Bond CEFs remain the NYSE-listed issues with the bad reputation for supposedly contaminating the Advance-Decline data. A lot of analysts believe that one should only ever look at the A-D data for "operating companies", i.e. real companies with real earnings, companies that do real things in the economy and not artificial instruments that are representations of financial engineering more than economic might.
The problems with this thinking are two-fold. First, where does one draw the line? Is GE an "operating" company, or is it really a mutual fund, with multiple operating entities? What about Danaher, a conglomerate with multiple operating divisions?

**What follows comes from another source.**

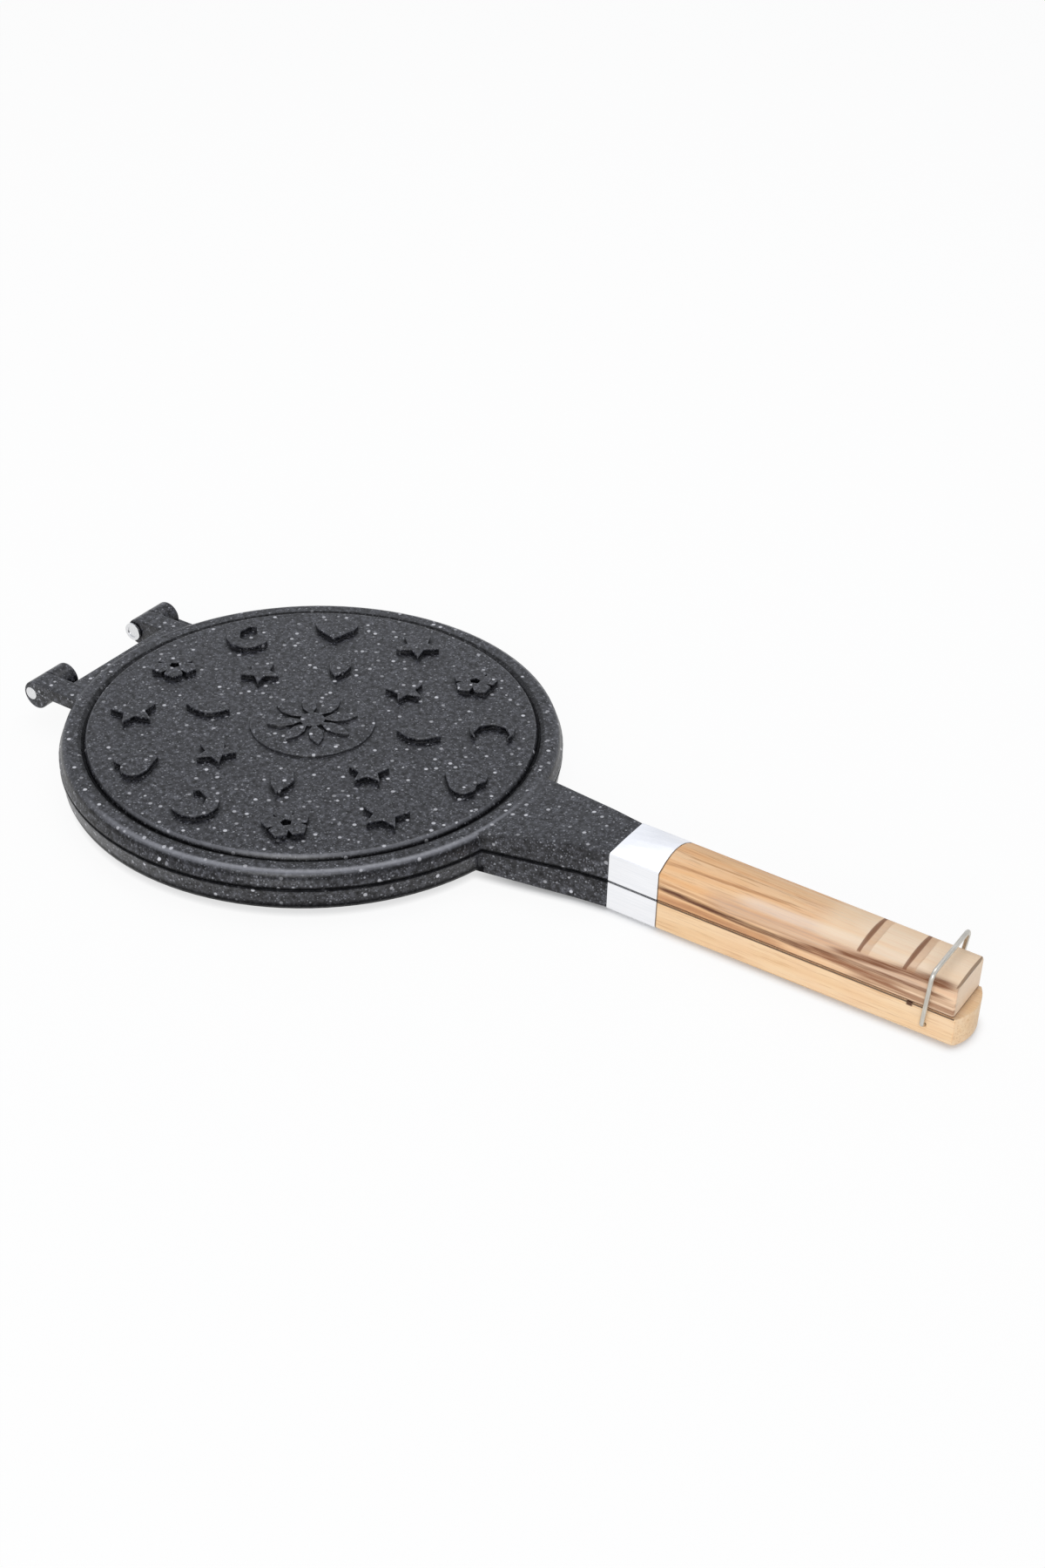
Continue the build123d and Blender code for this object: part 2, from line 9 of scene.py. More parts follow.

The second problem is more functional; Bond CEFs as a group are just a great "liquidometer", acting healthy when liquidity is plentiful, and showing signs of trouble before it starts affecting other types of assets. In 2007, the Bond CEF A-D Line topped well ahead of prices, and even ahead of the "common only" and composite A-D Line versions. And in 2009 they showed resurgent strength ahead of the upturn in the major averages. So if anything, the Bond CEFs are actually improving the message of the composite A-D Line by their inclusion in it.
In the summer of 2013, the Bond CEF A-D Line was saying that there were big liquidity problems, and that was a message being repeated by a lot of other indicators I watch. But the Federal Reserved kept up its "quantitative easing" (QE) program at a rate of $85 billion a month, and they seem to have papered over the liquidity problems.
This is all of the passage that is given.